Still. That man should be ignored, not given publicity. *shakes head* although, you know, loving the french language myself, I can't really blame them for trying to 'protect' it no matter how badly they go about it.

elven_wolf
Jul. 13th, 2005 09:41 pm (UTC)
This case just reminds me of others that have come to light recently, all crass violations of freedom of speech. The man's entitled to his opinions, right or wrong. I'm only hoping the suit gets thrown out like it deserves.
4youreyesonly
Jul. 14th, 2005 08:17 pm (UTC)
Hm. That's an interesting point you're making. Freedom of speech is a very american notion. I don't think it goes as far anywhere else in the world. I know in France you can be sued, and have to pay rather high fines, for slandering. Arguing that you can't count numbers in french might fall into that category, since it's untrue. While you're entitled to your opinions, it's against the law to publicly tell lies about other people. I don't know about languages ;)

Anyway, I thought it was interesting that your first reaction would be 'freedom of speech' where mine was 'he should have kept his mouth shut that idiot' because it illustrates perfectly how different the cultures we were brought in/around are on that particular subject.
elven_wolf
Jul. 14th, 2005 08:25 pm (UTC)
Well, in the US slander and libel are defined carefully, but I don't think a language can be a victim of it. It's only a crime against people.

And conversely, I can call you an idiot (just an example, you're not an idiot *lol*) and you couldn't do anything about it. If I, however, told everyone that I saw you making out with Tom Cruise at Eurodisney, then you could sue me. It's a fine line between an opinion and an outright fabrication.

But yeah, you have a point about cultural differences. I know that not all countries have the 'freedom of speech' amendment the US constitution has, but it still seemed silly to me for a bunch of Japanese people to sue another Japanese person for saying the French language is cumbersome. Seemed like a waste of time to me, more than anything. But then, people are really good at wasting time. Suing the man won't change his opinion, and his words really are not going to stop anyone from speaking French.
4youreyesonly
Jul. 14th, 2005 08:32 pm (UTC)
I totally agree with you. It's also giving him more importance than he deserves to sue him over this.

But, from what little I know the Japanese are very particular about honor etc.

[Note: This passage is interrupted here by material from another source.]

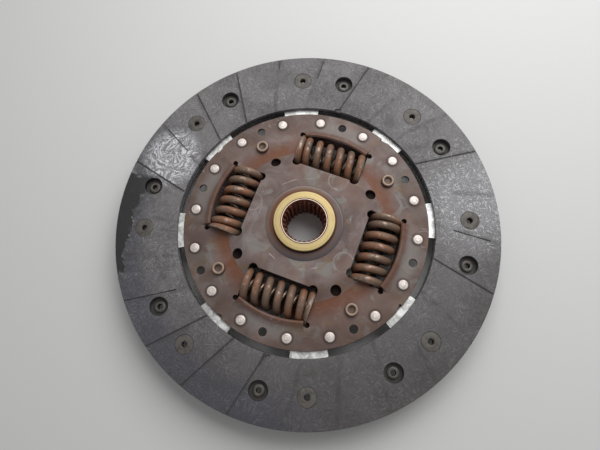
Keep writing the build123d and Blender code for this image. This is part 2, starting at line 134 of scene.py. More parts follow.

Maybe there was also more to what he said that prompted that reaction, however silly.

I've heard of people suing for far sillier than this, as scary as it sounds.
elven_wolf
Jul. 14th, 2005 08:53 pm (UTC)
It's also giving him more importance than he deserves to sue him over this.

So true. But you might be right about the honour thing. It was a fairly short 'blurb' article so who knows.
neviachiel
Jul. 13th, 2005 10:23 pm (UTC)
I was thinking that he actually has a point. I never knew how complicated that numbers were in French.

I thought it was interesting that there was no comment from France on this. They probably don't want anyone speaking their language anyway. It would only taint it.
elven_wolf
Jul. 13th, 2005 10:31 pm (UTC)
I didn't really get that far with the numbers when I had French thrust upon me in high school. I couldn't get past all the silent letters, though. So I gave up on it and will rely on the kindness of interpreting friends in the event I ever need French.
neviachiel
Jul. 13th, 2005 11:00 pm (UTC)
Eh, French wasn't even offered in my school, so I contented myself with Spanish (the only language that *was* offered), which a) is much easier, and b) is more practical in the U.S.